2 minute read

One aspect of Tai Chi that tends to get overlooked is testing.

I don't mean testing for rank or belts.

I mean testing the smoothness of your nervous system that should be evolving as you go deeper into your practice.

In this video, Tai Chi Master Bruce Frantzis demonstrates an exceptional degree of smoothness.

Even though he is demonstrating a Ba Gua rolling exercise, all of the internal arts aim to cultivate this degree of fluidity:

Specifically, watch how he changes speeds and the size of the ball. There are no gaps in his changes. He doesn't pause and think about what to do next. The smoothness he demonstrates goes beyond external choreography and reveals a seamlessly integrated nervous system.

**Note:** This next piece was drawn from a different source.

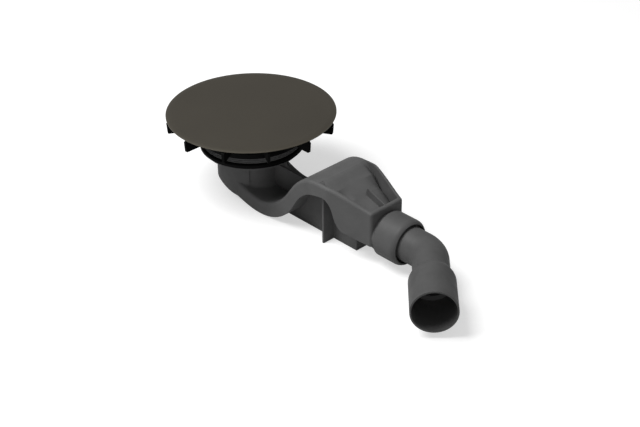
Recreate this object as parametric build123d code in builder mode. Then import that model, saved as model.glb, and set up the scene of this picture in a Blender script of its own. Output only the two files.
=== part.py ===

Developing this kind of fluidity is only possible with feedback.

You can set a baseline level of relaxation when you do standing qigong, or the slow-motion flow of the solo form, but it will only take you so far.

To go deeper, you need to interact....with other people, with external objects, and with the natural world.

Watch how these instructors from Brookline Tai Chi use Tai Chi Equipment Training to hone their sensitivity:

Can you see the way that they respond to each other, before and after the equipment upgrades?

Now, compare that to the first video. Can you see where freeing yourself from any internal gaps would make you more responsive, alive, and able to handle external pressure?

The beautiful thing about internal practices like Tai Chi is that you are training your nervous system to better respond to external pressure, but every encounter with an external force is an opportunity for refining internal awareness.